◆ **Required work**: Start at the line containing "collar(panels, twill)", stop at the line containing "points = [vertex.co", and set down every line in that stretch exactly as written, and nothing else.
* start Task material *
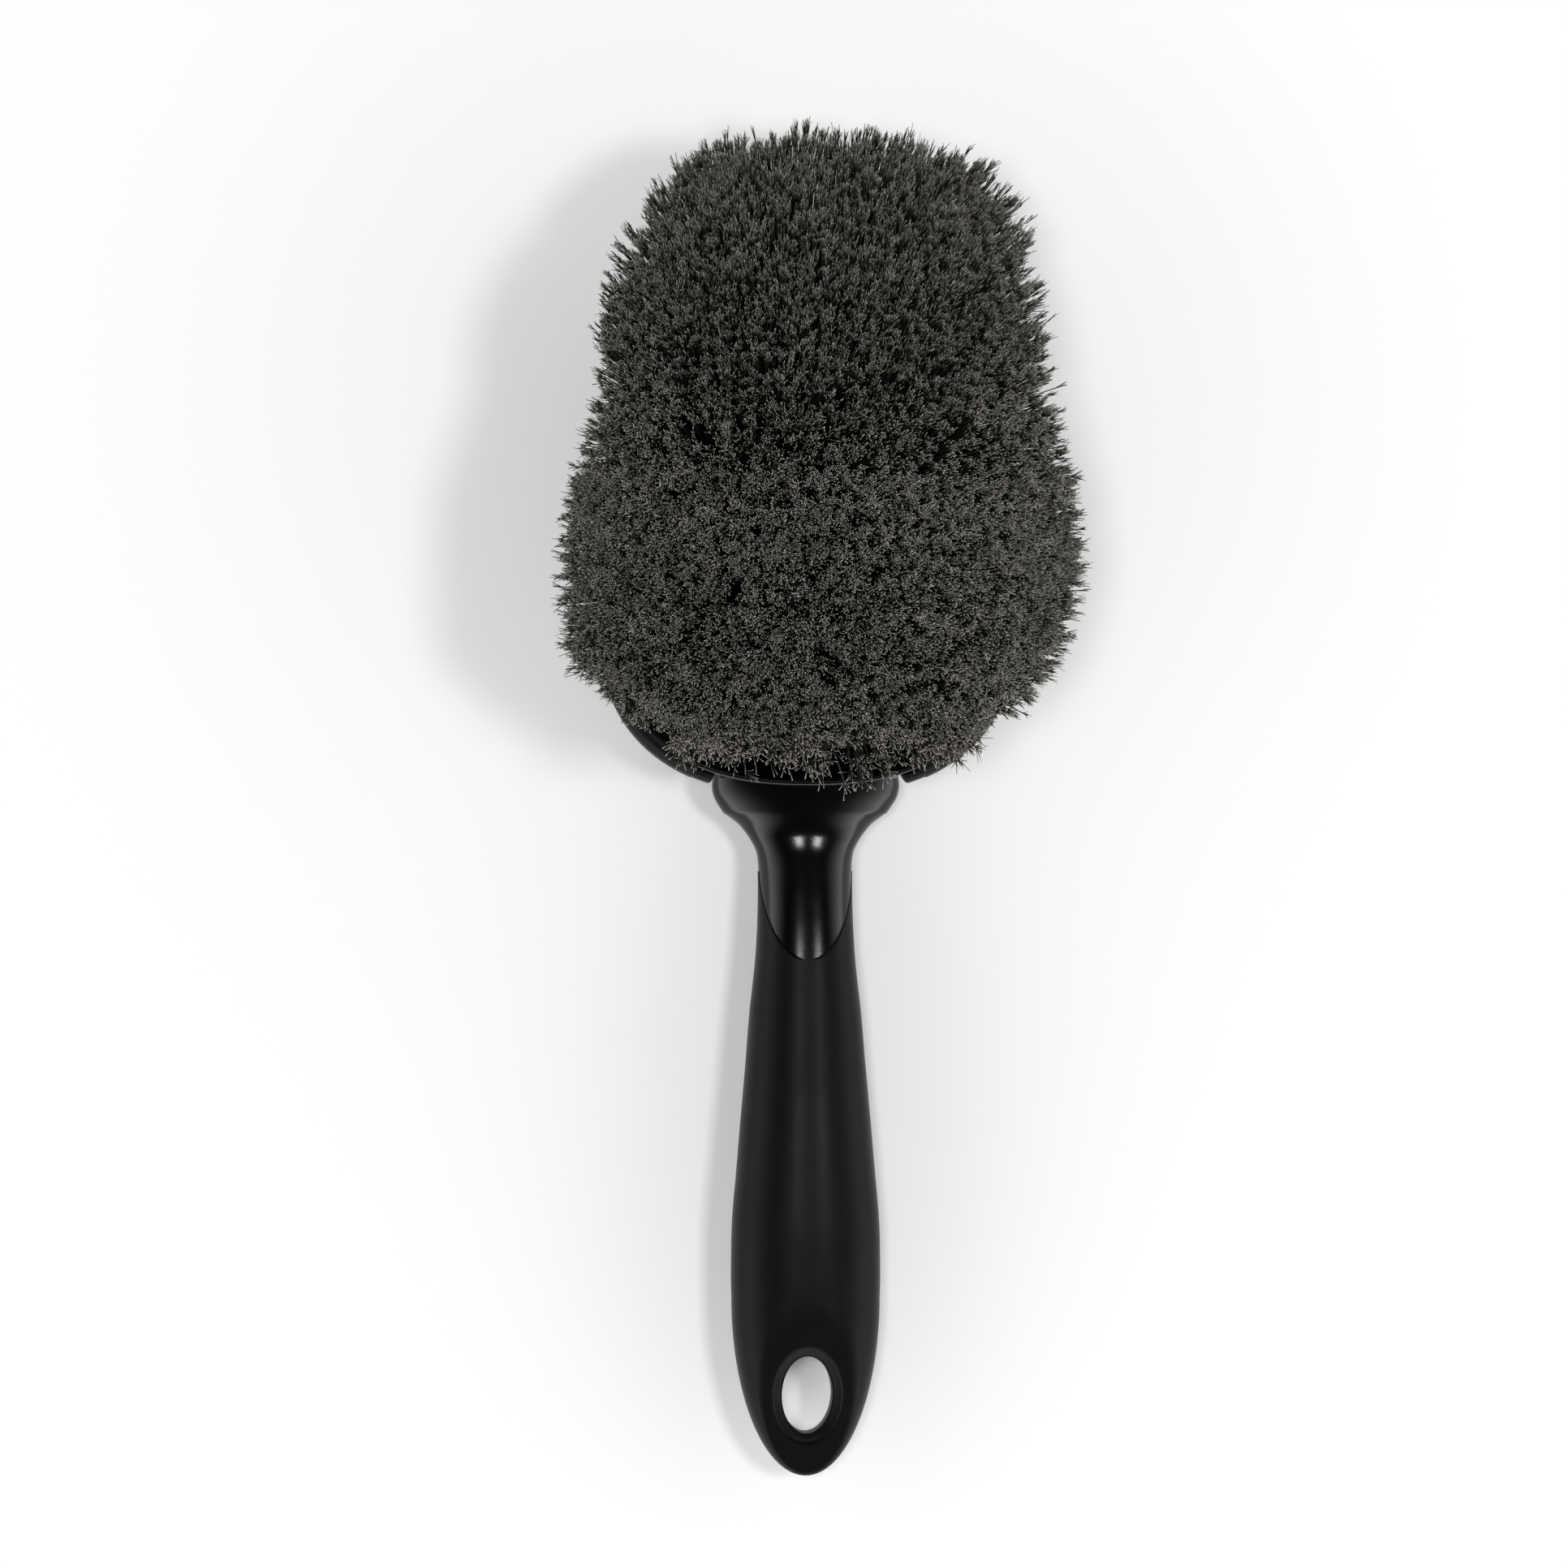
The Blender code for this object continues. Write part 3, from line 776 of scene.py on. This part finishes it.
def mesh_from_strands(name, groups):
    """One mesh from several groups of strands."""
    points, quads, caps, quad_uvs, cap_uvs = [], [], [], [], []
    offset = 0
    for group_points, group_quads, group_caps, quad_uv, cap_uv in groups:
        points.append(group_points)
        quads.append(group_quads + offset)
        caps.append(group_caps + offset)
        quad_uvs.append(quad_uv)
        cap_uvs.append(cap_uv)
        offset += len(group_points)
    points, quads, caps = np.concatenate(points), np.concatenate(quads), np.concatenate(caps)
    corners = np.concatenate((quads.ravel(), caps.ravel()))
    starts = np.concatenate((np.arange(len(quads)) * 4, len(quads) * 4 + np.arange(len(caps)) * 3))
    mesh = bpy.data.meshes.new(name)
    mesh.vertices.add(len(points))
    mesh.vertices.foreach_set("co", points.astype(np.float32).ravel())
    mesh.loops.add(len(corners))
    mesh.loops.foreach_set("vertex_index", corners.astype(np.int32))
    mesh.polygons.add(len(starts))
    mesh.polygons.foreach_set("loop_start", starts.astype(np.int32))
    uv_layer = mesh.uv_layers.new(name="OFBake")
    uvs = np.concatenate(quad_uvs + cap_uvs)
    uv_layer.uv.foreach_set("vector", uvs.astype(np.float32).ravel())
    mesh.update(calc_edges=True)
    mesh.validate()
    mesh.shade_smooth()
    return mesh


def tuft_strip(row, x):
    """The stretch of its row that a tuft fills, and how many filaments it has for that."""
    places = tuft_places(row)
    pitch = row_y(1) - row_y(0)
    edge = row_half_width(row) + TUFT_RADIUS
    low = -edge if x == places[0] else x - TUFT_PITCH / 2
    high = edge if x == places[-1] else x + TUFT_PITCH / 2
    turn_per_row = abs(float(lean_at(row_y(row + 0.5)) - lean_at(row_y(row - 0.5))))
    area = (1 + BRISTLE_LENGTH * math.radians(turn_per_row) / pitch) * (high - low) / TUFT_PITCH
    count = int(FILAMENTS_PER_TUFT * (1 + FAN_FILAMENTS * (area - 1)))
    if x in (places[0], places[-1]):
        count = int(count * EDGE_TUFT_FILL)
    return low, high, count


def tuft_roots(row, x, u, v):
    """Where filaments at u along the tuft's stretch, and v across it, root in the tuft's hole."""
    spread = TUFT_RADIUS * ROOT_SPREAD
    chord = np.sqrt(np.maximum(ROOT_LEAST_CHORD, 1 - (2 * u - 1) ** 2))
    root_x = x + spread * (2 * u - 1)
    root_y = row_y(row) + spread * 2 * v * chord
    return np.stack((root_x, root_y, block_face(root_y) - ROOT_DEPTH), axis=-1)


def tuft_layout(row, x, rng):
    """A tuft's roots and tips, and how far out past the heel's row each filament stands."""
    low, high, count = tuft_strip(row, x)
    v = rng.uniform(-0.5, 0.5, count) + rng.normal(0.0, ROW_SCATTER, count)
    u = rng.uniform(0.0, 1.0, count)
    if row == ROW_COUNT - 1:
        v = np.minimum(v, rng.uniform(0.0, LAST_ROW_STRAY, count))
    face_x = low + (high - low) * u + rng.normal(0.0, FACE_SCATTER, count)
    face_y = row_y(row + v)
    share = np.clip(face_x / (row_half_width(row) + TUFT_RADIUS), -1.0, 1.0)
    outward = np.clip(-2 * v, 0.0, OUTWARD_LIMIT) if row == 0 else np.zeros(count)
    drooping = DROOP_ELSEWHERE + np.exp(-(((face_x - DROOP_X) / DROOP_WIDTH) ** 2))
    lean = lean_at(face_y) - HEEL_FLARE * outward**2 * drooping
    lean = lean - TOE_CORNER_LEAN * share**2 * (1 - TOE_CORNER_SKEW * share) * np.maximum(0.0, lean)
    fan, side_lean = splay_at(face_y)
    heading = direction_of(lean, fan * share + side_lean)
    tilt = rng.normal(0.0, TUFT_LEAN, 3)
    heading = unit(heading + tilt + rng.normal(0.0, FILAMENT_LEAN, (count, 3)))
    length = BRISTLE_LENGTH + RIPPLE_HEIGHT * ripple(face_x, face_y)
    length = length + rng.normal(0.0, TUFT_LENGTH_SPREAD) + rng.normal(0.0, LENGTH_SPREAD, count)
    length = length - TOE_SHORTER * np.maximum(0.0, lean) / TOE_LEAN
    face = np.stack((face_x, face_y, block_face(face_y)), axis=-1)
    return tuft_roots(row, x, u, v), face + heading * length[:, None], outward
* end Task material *
* start Task material *
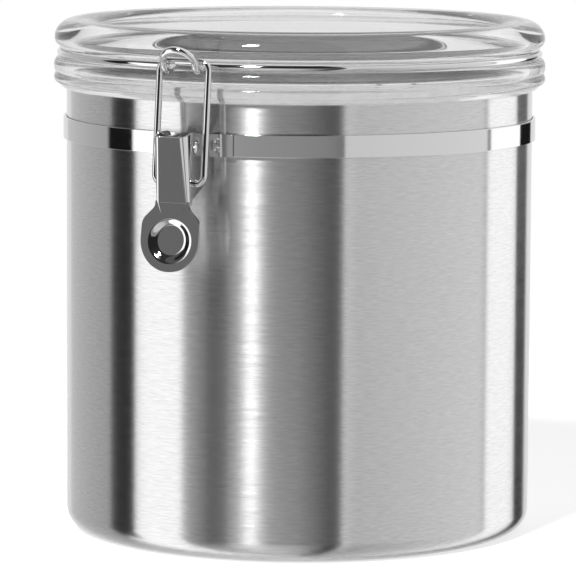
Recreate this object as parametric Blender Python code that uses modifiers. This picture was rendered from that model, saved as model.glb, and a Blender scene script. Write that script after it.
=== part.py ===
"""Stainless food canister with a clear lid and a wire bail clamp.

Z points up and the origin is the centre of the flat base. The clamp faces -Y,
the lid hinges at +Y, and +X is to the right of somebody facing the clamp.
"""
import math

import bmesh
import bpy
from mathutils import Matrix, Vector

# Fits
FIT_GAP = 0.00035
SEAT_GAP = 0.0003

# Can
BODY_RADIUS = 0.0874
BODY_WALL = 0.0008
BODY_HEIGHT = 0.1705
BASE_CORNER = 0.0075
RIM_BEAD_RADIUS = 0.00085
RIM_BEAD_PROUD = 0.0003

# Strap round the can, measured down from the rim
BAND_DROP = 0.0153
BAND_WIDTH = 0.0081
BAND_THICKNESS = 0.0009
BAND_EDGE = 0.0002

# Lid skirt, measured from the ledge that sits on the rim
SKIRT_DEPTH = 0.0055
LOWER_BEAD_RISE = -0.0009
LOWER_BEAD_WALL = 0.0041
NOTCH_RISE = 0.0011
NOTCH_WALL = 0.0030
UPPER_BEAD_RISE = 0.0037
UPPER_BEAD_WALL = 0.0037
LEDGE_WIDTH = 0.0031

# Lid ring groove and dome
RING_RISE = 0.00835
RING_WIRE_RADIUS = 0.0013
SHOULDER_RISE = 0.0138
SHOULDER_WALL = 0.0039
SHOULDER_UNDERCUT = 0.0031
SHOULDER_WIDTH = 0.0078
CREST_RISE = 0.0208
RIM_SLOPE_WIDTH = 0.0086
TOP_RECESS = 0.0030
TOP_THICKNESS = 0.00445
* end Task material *
* start Task material *
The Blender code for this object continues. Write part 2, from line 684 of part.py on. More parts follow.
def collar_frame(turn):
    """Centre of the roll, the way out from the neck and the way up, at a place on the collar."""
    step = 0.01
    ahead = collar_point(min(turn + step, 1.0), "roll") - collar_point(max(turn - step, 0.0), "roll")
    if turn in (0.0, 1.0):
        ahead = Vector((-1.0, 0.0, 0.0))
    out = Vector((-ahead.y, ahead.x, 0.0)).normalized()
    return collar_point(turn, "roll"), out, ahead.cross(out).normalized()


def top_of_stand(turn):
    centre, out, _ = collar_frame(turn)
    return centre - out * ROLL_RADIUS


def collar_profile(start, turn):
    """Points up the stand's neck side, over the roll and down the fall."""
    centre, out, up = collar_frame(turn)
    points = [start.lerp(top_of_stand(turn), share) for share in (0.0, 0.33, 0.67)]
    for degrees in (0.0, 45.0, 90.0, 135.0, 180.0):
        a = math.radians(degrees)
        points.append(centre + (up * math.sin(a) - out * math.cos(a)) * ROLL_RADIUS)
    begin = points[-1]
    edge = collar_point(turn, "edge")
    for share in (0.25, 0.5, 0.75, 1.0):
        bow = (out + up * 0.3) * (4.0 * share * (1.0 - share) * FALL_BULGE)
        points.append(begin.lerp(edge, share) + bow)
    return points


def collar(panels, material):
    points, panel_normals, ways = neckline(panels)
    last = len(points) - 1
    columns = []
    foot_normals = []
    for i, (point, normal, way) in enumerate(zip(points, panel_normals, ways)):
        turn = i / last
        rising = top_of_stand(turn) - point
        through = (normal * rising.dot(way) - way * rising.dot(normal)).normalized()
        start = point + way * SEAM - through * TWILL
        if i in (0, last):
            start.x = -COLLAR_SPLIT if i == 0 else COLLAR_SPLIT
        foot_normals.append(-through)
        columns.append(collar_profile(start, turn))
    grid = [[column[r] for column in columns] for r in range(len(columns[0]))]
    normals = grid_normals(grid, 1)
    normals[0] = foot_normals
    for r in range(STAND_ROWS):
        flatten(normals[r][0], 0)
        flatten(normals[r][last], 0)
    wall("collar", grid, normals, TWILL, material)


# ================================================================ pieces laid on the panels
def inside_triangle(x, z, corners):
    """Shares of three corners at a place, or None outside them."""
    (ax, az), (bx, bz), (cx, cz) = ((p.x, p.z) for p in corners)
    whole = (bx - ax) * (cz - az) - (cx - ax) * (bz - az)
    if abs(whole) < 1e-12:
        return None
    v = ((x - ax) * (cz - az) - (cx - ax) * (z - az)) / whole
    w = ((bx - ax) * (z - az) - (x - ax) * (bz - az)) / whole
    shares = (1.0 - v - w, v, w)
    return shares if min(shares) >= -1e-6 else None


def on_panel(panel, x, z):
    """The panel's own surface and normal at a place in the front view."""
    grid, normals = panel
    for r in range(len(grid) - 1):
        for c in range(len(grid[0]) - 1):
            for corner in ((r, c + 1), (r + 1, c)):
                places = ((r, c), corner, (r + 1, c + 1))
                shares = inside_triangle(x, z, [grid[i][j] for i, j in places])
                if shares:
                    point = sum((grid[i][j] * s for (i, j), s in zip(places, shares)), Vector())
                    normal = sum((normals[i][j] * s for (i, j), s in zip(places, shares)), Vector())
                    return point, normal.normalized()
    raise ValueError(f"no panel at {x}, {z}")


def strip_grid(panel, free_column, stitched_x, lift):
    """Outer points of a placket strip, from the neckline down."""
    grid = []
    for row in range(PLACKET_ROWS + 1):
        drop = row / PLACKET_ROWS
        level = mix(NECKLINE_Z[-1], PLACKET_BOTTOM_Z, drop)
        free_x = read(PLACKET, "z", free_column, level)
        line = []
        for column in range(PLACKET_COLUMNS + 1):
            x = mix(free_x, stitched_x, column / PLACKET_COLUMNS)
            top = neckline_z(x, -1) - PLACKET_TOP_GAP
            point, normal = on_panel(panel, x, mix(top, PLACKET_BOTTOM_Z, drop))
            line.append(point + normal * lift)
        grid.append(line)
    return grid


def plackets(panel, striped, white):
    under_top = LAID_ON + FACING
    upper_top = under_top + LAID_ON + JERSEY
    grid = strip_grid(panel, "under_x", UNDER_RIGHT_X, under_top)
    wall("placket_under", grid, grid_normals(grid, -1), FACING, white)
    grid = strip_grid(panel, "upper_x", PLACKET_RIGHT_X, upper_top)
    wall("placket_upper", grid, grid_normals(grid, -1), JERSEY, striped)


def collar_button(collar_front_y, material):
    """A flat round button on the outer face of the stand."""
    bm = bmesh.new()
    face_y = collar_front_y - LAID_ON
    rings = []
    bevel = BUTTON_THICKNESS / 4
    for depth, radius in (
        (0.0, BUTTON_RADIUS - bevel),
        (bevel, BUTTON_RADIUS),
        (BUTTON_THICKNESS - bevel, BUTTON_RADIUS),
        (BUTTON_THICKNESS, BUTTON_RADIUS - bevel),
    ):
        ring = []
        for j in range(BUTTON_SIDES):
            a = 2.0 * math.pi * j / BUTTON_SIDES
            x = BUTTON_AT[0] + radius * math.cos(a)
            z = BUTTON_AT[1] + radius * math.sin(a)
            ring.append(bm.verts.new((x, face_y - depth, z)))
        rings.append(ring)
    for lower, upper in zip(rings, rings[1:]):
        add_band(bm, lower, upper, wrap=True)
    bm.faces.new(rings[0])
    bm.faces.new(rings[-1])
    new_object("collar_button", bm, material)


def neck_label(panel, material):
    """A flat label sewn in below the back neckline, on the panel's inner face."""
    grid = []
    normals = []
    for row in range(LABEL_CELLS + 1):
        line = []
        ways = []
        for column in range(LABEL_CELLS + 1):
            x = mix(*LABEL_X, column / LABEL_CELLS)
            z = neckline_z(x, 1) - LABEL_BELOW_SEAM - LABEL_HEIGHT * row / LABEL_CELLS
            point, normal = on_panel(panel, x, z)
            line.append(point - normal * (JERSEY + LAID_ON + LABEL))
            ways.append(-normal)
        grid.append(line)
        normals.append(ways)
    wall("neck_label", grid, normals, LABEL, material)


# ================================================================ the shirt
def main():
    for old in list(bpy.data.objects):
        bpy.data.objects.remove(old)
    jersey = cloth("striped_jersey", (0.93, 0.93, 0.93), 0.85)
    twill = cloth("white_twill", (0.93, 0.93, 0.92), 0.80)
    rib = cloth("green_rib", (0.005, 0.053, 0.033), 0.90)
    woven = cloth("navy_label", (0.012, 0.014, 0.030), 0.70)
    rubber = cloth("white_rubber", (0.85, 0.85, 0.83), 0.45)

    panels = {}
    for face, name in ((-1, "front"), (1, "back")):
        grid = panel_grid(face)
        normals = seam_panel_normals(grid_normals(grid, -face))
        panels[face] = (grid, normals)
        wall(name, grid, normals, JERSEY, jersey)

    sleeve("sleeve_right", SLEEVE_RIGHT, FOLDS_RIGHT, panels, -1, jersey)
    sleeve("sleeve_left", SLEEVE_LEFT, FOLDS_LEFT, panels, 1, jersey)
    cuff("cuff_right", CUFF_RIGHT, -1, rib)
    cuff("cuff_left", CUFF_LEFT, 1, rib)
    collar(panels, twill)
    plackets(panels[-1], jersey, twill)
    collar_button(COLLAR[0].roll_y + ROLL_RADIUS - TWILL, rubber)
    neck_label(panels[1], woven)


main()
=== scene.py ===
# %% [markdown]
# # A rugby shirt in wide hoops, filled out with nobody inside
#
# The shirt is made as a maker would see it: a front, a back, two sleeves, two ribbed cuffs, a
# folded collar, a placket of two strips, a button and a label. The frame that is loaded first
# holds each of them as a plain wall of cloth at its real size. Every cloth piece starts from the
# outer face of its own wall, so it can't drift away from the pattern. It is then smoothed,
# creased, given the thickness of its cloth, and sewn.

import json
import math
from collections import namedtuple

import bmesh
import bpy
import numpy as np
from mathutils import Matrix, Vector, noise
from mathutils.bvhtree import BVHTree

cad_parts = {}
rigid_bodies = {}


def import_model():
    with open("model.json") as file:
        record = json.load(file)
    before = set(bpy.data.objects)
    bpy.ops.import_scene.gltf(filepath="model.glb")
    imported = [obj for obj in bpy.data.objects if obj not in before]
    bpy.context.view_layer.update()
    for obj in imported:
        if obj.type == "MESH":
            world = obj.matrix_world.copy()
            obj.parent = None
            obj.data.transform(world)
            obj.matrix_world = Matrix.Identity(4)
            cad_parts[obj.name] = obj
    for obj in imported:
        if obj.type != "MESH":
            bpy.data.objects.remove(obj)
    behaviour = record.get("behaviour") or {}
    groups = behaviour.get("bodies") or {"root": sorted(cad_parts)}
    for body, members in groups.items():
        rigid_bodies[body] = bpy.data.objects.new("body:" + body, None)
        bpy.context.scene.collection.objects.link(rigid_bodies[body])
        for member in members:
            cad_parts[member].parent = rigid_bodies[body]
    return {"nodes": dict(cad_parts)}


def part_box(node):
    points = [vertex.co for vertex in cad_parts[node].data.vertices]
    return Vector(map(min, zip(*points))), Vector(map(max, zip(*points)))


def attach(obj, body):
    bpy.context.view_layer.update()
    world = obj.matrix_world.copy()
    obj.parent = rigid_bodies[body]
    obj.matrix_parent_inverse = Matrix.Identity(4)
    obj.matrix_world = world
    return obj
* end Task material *
◆ **Exercise output**:
    collar(panels, twill)
    plackets(panels[-1], jersey, twill)
    collar_button(COLLAR[0].roll_y + ROLL_RADIUS - TWILL, rubber)
    neck_label(panels[1], woven)


main()
=== scene.py ===
# %% [markdown]
# # A rugby shirt in wide hoops, filled out with nobody inside
#
# The shirt is made as a maker would see it: a front, a back, two sleeves, two ribbed cuffs, a
# folded collar, a placket of two strips, a button and a label. The frame that is loaded first
# holds each of them as a plain wall of cloth at its real size. Every cloth piece starts from the
# outer face of its own wall, so it can't drift away from the pattern. It is then smoothed,
# creased, given the thickness of its cloth, and sewn.

import json
import math
from collections import namedtuple

import bmesh
import bpy
import numpy as np
from mathutils import Matrix, Vector, noise
from mathutils.bvhtree import BVHTree

cad_parts = {}
rigid_bodies = {}


def import_model():
    with open("model.json") as file:
        record = json.load(file)
    before = set(bpy.data.objects)
    bpy.ops.import_scene.gltf(filepath="model.glb")
    imported = [obj for obj in bpy.data.objects if obj not in before]
    bpy.context.view_layer.update()
    for obj in imported:
        if obj.type == "MESH":
            world = obj.matrix_world.copy()
            obj.parent = None
            obj.data.transform(world)
            obj.matrix_world = Matrix.Identity(4)
            cad_parts[obj.name] = obj
    for obj in imported:
        if obj.type != "MESH":
            bpy.data.objects.remove(obj)
    behaviour = record.get("behaviour") or {}
    groups = behaviour.get("bodies") or {"root": sorted(cad_parts)}
    for body, members in groups.items():
        rigid_bodies[body] = bpy.data.objects.new("body:" + body, None)
        bpy.context.scene.collection.objects.link(rigid_bodies[body])
        for member in members:
            cad_parts[member].parent = rigid_bodies[body]
    return {"nodes": dict(cad_parts)}


def part_box(node):
    points = [vertex.co for vertex in cad_parts[node].data.vertices]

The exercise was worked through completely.